暑い中を歩いたので、再び城彩苑に戻り黒糖かき氷。

さらに熊本市内にあるバイクショップ「2りんかん」でチェーン清掃してもらい、バイク用のデニムを一枚購入(先日Uターン時に転んで破いちゃったので)。

そこから再び市内中心部に戻り、スペインバルで並びに座っていた市内在住の女性が一押ししていた「こむらさき上通り中央店」へ。

こってり美味♪

そこから南阿蘇へ向かう途中に、NHKブラタモリで紹介されていた「鼻ぐり井手公園」へ。

火山灰土砂が灌漑用水路に溜まらないよう、水流穴を作り、渦を巻く構造にしている。これがないと、頻繁に底をさらって火山灰土砂を掻き出す必要が発生する。

ただしその背景を知らない江戸時代末期の役人により、多くは壊されたそう。伝達ってほんと大事だよねという教訓。

熊本市内から南阿蘇に向かう道は今、阿蘇大橋の崩落などにより通行止めになっているところも多い。
ボランティアつながりの人の情報から、比較的込まない「グリーンロード」を通っていくことにした。

外輪山を越え、眼下に南阿蘇を見下ろす。
このグリーンロード、きっと好きな人にはたまらない道なのだろうが・・・

110㏄のクロスカブにはちとしんどかった~。高低差がかなりあり、10%の傾斜をどこまでも上ったかと思うと、今度は逆に10%の下り坂を延々走る羽目に。エンジンブレーキ使ってもどんどんスピードアップしてしまい、ドキドキだった。

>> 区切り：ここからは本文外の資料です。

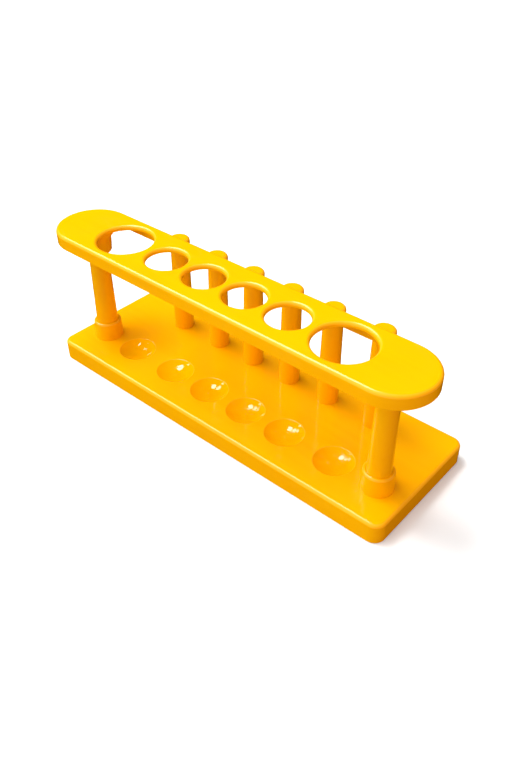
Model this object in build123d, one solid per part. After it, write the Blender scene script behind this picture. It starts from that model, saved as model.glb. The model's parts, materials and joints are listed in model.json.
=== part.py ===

そうして辿り着いたのは、南阿蘇の「カフェ ZINGARO」。
ここは現在、週末だけ営業し、それ以外の時期は復興支援で滞在しているボランティアのために提供されている。

単身で来ている女性ボランティアも多く、中には半月以上滞在して活動している女子高生まで!!!

「テント張るの手伝いますよ」

と、まだ自己紹介もする前に何人か集まってくれ、4人で一緒にわいわいテント設営。なにやらとっても居心地よさそうな場所だし、メンバーだ。

「今から温泉行くんですけど、一緒にいかがですか?」

そういってもらい、高森温泉館へ。

そこから地鶏焼の田楽へ。

店内には大きな囲炉裏がずらり。

ここで地鶏を網焼きにしていただく。
南阿蘇についてまだ2時間も経っていないというのに、大勢で温泉に浸かるは美味しい地鶏は堪能するわで、なんとも言えない展開。

そしてボランティアベースに戻ってきて、ブルーシート広げて何やらお花見状態に。

今回のツーリングの目的のひとつは、南阿蘇でのボランティア活動参加。
東北でのボランティア活動を通じて知り合った人たちが何人も、5月以降熊本に飛んで活動していたのをFacebook越しで見ていて、自分も少しでもいいから何かできればと思っていた。